H43H-1043:
Design of Airborne Surface Water Elevation Observation Campaigns for Improved Hydrodynamic Modeling of Deltas
Abstract:
Traditional hydrological monitoring relies on frequent water level measurements at discrete locations, and in complex environments this type of measurement may not be able to capture the spatial variability of the hydrodynamic processes. While remote sensing, whether air-or-spaceborne, has made spatially distributed measurements of surface waters possible, the frequency of data acquisition is typically too low for most hydrological applications and the data is often used in conjunction with hydrological or hydrodynamic models.The new AirSWOT instrument provides spatially distributed measurements of water surface elevation from an airborne platform and the Sacramento-San Joaquin Delta is one of its test areas. Our objective was to assess the value of such measurements to hydrodynamic modeling in the Delta and to evaluate the necessary spatial and temporal coverage needed for the data to improve on current monitoring capabilities. To achieve this, a synthetic data assimilation experiment was designed: a hydrodynamic model of the Delta was built and run using in situ observations to produce a “true” run and sets of synthetic AirSWOT measurements, covering different locations and at different times, were generated using an instrument simulator.

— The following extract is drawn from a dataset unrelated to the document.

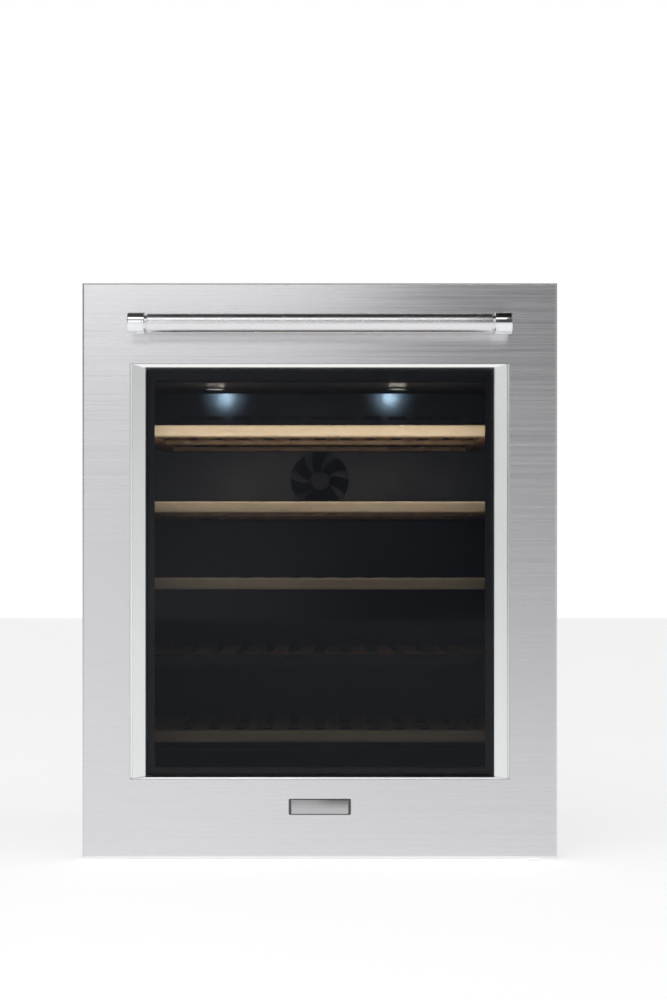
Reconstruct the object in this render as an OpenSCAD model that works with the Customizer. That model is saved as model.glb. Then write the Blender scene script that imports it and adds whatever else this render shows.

An ensemble of perturbed runs was then generated by perturbing the boundary conditions and the synthetic data sets were assimilated using the ensemble Kalman Filter. The impact of the assimilation on the hydrodynamic model performance was studied for the different sets of synthetic data in order to identify the most sensitive measurement times and locations and help improve the design of future measurement campaigns.